* _Input rows_:
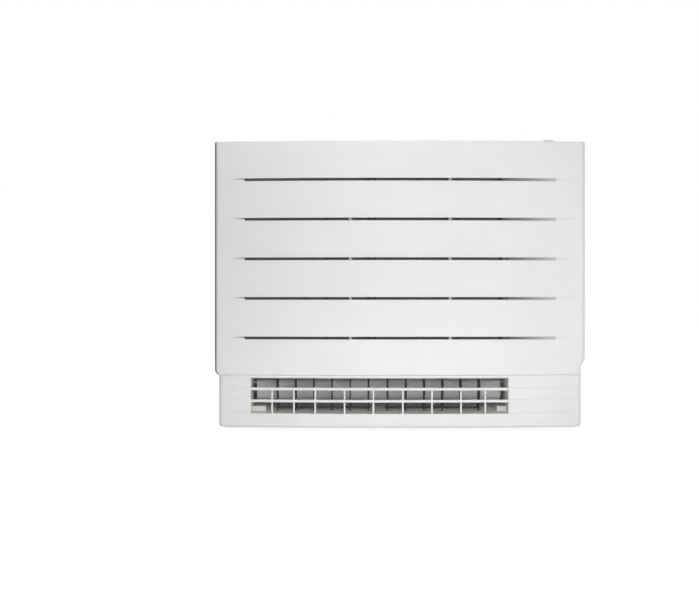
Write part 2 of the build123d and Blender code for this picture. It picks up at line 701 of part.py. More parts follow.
def make_fan_scroll():
    """Two waisted side walls that guide the air up and down from the fan."""
    walls = None
    z_low, z_high = scroll_z
    for side, edge_x in ((-1, top_x[0]), (1, top_x[1])):
        throat = fan_x + side * scroll_throat
        path = [Line((edge_x, 0, z_low), (edge_x, 0, scroll_bend_z[0])),
                ThreePointArc((edge_x, 0, scroll_bend_z[0]), (throat, 0, fan_z),
                              (edge_x, 0, scroll_bend_z[1])),
                Line((edge_x, 0, scroll_bend_z[1]), (edge_x, 0, z_high))]
        outer = edge_x + side * duct_wall
        outer_throat = throat + side * duct_wall
        back = [Line((outer, 0, z_high), (outer, 0, scroll_bend_z[1])),
                ThreePointArc((outer, 0, scroll_bend_z[1]), (outer_throat, 0, fan_z),
                              (outer, 0, scroll_bend_z[0])),
                Line((outer, 0, scroll_bend_z[0]), (outer, 0, z_low))]
        caps = [Line((edge_x, 0, z_high), (outer, 0, z_high)), Line((outer, 0, z_low), (edge_x, 0, z_low))]
        edges = [edge for curve in path + back + caps for edge in curve.edges()]
        section = Pos(0, scroll_front_y, 0) * Face(Wire(edges))
        depth = back_y - foot_rib - seat_gap - scroll_front_y
        plate = extrude(section, amount=depth, dir=(0, 1, 0))
        for z in mouth_screw_z:
            inner = sorted((edge_x, edge_x - side * mouth_boss))
            plate += box(*inner, scroll_front_y, scroll_front_y + mouth_boss, z - mouth_boss / 2,
                         z + mouth_boss / 2)
        walls = plate if walls is None else walls + plate
    return walls - screw_holes(mouth_screw_places(), (0, 1, 0), 2 * mouth_boss)


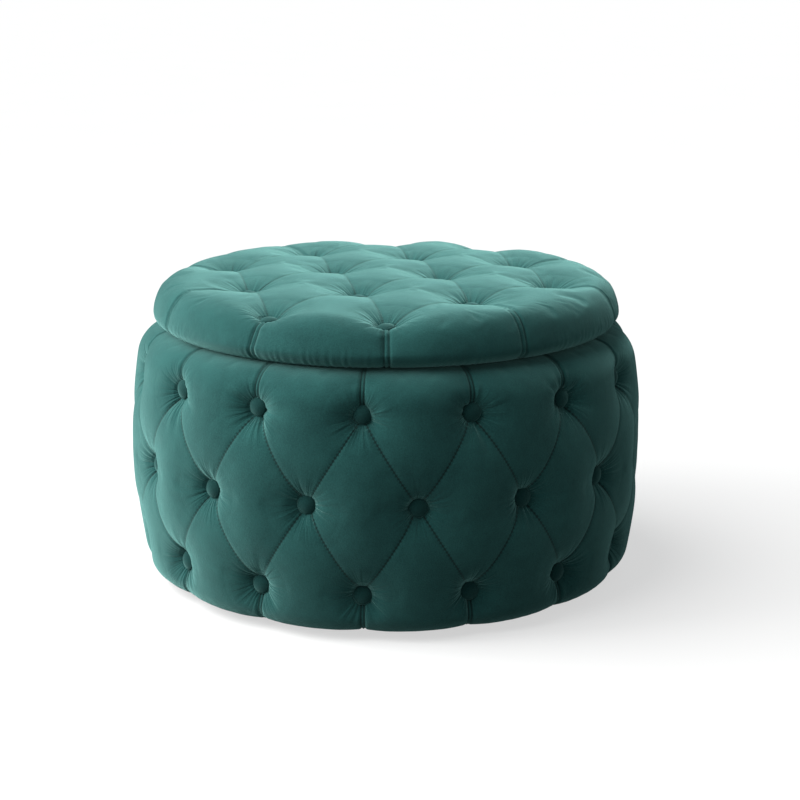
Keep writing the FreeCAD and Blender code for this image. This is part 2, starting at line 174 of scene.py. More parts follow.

* _Work to do_: Repeat all the records. Match each line exactly.

* _Answer to this exercise_:
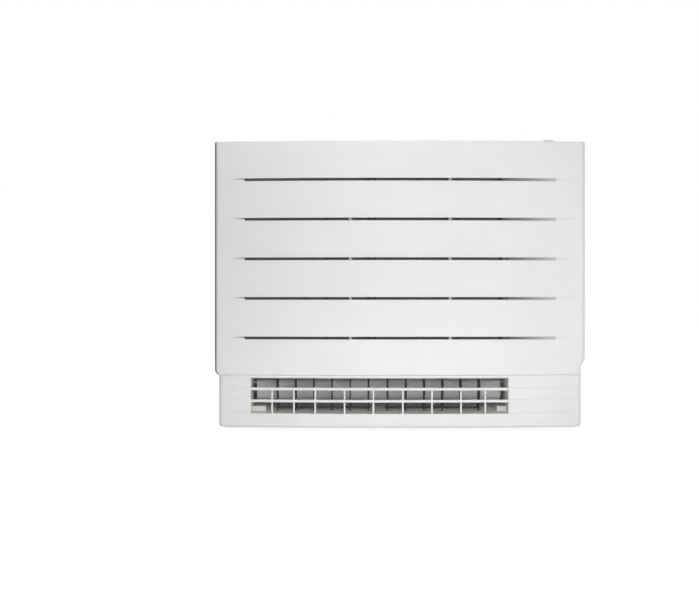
Write part 2 of the build123d and Blender code for this picture. It picks up at line 701 of part.py. More parts follow.
def make_fan_scroll():
    """Two waisted side walls that guide the air up and down from the fan."""
    walls = None
    z_low, z_high = scroll_z
    for side, edge_x in ((-1, top_x[0]), (1, top_x[1])):
        throat = fan_x + side * scroll_throat
        path = [Line((edge_x, 0, z_low), (edge_x, 0, scroll_bend_z[0])),
                ThreePointArc((edge_x, 0, scroll_bend_z[0]), (throat, 0, fan_z),
                              (edge_x, 0, scroll_bend_z[1])),
                Line((edge_x, 0, scroll_bend_z[1]), (edge_x, 0, z_high))]
        outer = edge_x + side * duct_wall
        outer_throat = throat + side * duct_wall
        back = [Line((outer, 0, z_high), (outer, 0, scroll_bend_z[1])),
                ThreePointArc((outer, 0, scroll_bend_z[1]), (outer_throat, 0, fan_z),
                              (outer, 0, scroll_bend_z[0])),
                Line((outer, 0, scroll_bend_z[0]), (outer, 0, z_low))]
        caps = [Line((edge_x, 0, z_high), (outer, 0, z_high)), Line((outer, 0, z_low), (edge_x, 0, z_low))]
        edges = [edge for curve in path + back + caps for edge in curve.edges()]
        section = Pos(0, scroll_front_y, 0) * Face(Wire(edges))
        depth = back_y - foot_rib - seat_gap - scroll_front_y
        plate = extrude(section, amount=depth, dir=(0, 1, 0))
        for z in mouth_screw_z:
            inner = sorted((edge_x, edge_x - side * mouth_boss))
            plate += box(*inner, scroll_front_y, scroll_front_y + mouth_boss, z - mouth_boss / 2,
                         z + mouth_boss / 2)
        walls = plate if walls is None else walls + plate
    return walls - screw_holes(mouth_screw_places(), (0, 1, 0), 2 * mouth_boss)


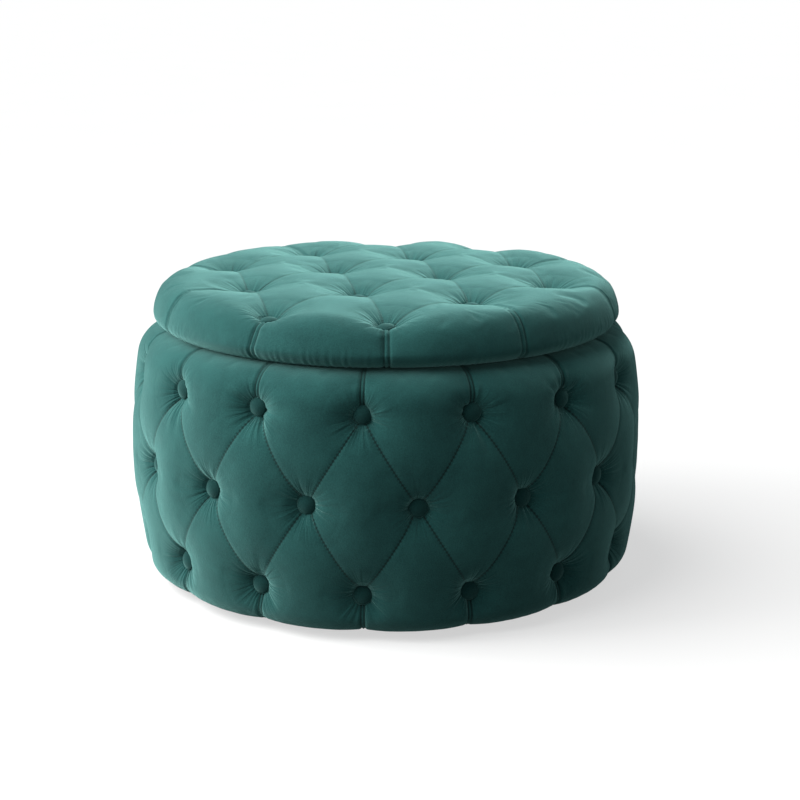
Keep writing the FreeCAD and Blender code for this image. This is part 2, starting at line 174 of scene.py. More parts follow.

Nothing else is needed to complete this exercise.